I laughed.  “No they wouldn’t.  No one cares that much.”
She considered that.  “No, they don’t care, per say, but they are curious.  Especially after how things ended for Mile 258.  That’s the stuff America is made of.  It’s real.  It doesn’t matter that you were famous, that really has nothing to do with your story.  What you went through is the same things millions of other people deal with everyday.  Think back to before you guys made it big.  You still had the same problems, right?”

“Right.”
“And you were just a regular Joe.  But now, with your status, you can make an impact.  People will listen to you.  You could take a stand against addiction or domestic violence or anything for that matter and people will listen.”
I started to wonder if these were the plans God had for me.  I viewed myself as regular old Sadie still, not as someone who could make an impact in the lives of others.  But what Krista said had merit. 

No, I’m not famous.

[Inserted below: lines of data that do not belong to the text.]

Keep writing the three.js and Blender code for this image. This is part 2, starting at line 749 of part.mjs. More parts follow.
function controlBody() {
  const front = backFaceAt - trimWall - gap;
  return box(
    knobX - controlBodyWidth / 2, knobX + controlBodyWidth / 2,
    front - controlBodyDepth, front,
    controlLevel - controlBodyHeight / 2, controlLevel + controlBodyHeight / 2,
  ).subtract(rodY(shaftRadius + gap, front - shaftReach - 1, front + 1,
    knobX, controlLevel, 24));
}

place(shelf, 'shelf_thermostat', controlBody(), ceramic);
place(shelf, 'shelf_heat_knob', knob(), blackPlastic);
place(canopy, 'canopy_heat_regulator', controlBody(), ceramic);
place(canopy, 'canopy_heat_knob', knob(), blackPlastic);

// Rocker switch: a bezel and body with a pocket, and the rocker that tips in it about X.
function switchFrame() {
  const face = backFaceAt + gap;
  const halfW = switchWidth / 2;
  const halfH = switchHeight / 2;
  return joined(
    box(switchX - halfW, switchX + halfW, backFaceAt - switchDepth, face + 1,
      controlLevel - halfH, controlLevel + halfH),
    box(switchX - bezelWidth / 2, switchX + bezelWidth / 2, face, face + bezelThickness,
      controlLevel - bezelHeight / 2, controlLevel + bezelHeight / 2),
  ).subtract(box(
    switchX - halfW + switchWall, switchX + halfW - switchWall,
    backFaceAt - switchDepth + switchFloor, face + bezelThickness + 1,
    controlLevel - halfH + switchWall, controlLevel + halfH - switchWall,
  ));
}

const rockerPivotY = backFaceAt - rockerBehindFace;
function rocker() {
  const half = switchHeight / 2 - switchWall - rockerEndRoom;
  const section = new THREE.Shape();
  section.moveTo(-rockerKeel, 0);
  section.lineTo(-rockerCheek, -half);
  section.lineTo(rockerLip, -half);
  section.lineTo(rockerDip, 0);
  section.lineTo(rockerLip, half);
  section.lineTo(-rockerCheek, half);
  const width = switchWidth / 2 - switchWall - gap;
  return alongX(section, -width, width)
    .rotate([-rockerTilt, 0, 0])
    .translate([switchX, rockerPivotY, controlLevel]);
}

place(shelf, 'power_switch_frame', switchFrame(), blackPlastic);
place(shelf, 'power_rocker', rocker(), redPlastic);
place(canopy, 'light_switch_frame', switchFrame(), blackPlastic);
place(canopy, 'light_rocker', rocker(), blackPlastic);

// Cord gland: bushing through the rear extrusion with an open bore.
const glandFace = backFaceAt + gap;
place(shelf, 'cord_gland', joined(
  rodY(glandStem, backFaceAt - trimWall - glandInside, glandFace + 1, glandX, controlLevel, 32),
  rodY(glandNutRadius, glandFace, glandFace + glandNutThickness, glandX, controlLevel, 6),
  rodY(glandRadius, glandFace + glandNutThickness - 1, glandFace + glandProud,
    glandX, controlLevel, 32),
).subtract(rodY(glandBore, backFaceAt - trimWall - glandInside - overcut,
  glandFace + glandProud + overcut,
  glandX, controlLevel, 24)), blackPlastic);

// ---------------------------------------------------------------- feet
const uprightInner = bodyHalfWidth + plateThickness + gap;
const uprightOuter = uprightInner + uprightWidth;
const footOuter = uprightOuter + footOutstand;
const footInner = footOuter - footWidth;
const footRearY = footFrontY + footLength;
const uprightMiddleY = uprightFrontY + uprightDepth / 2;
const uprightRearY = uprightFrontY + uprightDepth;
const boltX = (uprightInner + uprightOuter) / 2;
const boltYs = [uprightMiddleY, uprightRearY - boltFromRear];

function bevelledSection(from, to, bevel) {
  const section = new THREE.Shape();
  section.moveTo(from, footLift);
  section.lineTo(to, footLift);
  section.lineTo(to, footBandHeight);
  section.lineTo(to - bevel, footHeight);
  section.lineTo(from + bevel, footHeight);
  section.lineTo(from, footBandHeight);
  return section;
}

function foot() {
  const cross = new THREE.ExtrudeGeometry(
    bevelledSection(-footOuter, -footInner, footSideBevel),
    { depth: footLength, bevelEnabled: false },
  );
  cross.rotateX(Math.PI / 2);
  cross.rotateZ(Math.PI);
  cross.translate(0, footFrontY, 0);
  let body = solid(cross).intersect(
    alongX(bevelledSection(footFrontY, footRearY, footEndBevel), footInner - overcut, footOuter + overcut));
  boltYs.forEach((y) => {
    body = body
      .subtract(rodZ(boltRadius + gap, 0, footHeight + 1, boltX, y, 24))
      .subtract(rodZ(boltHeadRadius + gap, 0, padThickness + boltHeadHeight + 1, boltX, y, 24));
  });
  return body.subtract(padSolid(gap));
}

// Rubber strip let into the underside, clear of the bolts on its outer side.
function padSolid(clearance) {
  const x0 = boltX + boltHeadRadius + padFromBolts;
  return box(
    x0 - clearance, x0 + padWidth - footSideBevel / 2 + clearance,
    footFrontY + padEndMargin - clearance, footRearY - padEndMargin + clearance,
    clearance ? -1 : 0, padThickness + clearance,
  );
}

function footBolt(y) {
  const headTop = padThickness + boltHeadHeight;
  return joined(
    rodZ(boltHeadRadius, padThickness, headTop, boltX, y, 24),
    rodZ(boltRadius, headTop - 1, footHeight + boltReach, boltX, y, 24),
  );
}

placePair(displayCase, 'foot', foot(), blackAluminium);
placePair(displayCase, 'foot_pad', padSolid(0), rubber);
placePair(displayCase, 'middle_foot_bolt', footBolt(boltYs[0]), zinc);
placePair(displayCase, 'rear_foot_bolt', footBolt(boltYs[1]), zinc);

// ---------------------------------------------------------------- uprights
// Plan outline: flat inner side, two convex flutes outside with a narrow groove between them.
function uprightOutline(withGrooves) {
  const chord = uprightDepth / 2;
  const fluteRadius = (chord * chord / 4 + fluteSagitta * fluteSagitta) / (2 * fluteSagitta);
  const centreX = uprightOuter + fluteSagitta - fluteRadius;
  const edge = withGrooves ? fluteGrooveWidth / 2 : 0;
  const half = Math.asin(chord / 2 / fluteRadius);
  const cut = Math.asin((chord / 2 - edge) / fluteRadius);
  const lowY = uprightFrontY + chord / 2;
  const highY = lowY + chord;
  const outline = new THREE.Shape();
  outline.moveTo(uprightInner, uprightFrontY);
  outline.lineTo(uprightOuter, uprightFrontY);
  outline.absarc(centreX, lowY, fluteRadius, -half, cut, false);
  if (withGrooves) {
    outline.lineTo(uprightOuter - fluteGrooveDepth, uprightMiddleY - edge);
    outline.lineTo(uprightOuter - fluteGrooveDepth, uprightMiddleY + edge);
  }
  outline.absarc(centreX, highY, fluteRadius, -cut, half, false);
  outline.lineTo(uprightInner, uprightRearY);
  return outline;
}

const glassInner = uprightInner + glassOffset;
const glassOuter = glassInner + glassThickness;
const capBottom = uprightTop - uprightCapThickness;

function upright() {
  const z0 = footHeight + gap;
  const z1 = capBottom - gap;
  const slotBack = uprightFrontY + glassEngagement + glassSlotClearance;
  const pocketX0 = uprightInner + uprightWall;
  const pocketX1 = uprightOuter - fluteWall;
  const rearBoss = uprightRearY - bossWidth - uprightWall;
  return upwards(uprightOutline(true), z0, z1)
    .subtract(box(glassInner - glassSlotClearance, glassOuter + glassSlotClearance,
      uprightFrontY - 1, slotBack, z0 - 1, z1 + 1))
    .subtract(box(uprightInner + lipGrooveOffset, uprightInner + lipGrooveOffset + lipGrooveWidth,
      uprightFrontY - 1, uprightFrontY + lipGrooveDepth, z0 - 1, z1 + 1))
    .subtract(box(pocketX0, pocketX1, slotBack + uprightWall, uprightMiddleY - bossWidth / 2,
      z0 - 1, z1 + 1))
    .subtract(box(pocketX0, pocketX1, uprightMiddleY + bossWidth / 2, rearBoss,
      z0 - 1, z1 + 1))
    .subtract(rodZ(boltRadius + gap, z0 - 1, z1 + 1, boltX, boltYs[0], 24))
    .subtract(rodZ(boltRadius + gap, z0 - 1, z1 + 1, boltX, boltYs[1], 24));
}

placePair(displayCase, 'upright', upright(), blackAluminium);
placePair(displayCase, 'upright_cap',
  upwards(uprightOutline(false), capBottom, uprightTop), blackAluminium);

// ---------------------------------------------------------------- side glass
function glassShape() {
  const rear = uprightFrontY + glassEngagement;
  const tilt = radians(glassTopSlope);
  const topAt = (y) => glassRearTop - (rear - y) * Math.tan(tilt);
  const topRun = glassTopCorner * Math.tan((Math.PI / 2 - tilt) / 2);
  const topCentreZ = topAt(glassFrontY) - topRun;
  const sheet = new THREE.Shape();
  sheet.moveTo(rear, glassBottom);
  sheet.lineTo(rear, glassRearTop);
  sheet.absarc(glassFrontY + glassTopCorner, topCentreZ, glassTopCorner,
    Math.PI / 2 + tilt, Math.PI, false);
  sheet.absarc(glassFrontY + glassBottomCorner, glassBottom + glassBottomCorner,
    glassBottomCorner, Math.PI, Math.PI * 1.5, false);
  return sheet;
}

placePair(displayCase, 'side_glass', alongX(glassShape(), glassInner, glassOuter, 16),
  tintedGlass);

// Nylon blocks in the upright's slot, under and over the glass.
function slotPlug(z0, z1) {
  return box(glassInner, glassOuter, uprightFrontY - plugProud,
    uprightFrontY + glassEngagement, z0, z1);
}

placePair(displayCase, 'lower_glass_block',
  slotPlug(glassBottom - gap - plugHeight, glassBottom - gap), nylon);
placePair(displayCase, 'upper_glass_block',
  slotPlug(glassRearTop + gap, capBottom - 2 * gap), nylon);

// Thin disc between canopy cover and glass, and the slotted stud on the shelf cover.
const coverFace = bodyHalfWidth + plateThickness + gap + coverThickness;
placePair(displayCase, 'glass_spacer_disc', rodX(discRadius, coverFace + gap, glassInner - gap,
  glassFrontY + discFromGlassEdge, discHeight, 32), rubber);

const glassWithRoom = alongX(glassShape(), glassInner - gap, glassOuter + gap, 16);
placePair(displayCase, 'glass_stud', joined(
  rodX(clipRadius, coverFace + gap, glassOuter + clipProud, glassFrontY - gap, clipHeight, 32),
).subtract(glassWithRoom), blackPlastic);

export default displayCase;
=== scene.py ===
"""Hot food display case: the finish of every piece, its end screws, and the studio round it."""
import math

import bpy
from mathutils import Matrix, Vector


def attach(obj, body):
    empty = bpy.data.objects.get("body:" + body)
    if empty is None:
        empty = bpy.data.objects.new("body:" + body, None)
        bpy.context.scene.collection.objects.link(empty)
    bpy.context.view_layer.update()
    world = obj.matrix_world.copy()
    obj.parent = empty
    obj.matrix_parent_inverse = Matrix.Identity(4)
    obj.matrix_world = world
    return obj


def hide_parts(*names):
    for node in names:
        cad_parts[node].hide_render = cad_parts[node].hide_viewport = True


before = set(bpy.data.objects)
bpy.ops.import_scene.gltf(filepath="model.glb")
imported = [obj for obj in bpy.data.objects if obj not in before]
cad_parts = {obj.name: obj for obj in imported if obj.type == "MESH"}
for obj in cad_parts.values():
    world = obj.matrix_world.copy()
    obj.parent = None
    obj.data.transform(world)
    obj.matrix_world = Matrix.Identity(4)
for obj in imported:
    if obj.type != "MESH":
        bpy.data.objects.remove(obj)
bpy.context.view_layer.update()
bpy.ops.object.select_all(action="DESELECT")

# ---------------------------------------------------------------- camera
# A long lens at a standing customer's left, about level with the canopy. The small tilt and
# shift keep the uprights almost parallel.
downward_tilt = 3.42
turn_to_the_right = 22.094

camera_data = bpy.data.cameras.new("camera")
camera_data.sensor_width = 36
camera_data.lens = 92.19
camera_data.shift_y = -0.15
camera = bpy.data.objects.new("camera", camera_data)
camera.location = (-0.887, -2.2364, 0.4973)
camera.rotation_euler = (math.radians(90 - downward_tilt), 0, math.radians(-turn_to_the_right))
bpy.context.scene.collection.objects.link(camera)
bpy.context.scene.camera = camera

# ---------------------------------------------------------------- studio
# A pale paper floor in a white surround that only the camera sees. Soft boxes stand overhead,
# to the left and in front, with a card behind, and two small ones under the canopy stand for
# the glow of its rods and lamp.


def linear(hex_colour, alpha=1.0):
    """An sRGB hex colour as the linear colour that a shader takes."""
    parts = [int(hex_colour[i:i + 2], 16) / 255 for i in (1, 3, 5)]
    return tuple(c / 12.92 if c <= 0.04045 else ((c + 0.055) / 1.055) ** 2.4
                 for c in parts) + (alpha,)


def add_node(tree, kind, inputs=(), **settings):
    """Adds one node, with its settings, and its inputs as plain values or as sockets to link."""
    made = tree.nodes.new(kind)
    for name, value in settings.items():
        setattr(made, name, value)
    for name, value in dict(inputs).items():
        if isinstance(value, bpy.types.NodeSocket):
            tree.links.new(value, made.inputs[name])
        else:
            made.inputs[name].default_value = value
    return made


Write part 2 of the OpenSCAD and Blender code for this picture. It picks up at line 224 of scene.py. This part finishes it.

But I believe my story can help others. And in a way, Sadie’s story is my story. (Now, I know if you’re reading this and you’ve read Sadie, you’re freaking out. It’s not my story like that.) I have had A LOT of ‘things’ happen in my life. And there have been times that I have wondered how much more can really happen. My experiences can help others. I know they can.
Many people told me how reading my Sadie stuff helped them through certain things they were dealing with. People cried. I don’t want people to cry, but if they’re crying is caused by my writing then I’m doing something right. I’m touching their emotions. My words are real.
I have a story. I have a lot of stories. I’ve survived them.  Sadie survived. I love Sadie, and all the Sadie’s out there. I love her brokenness and her determination and her bad decisions. God pulled Sadie through bad times just as He keeps pulling me through.
You can’t save a Sadie. You just have to stand by her side while she lets God save her.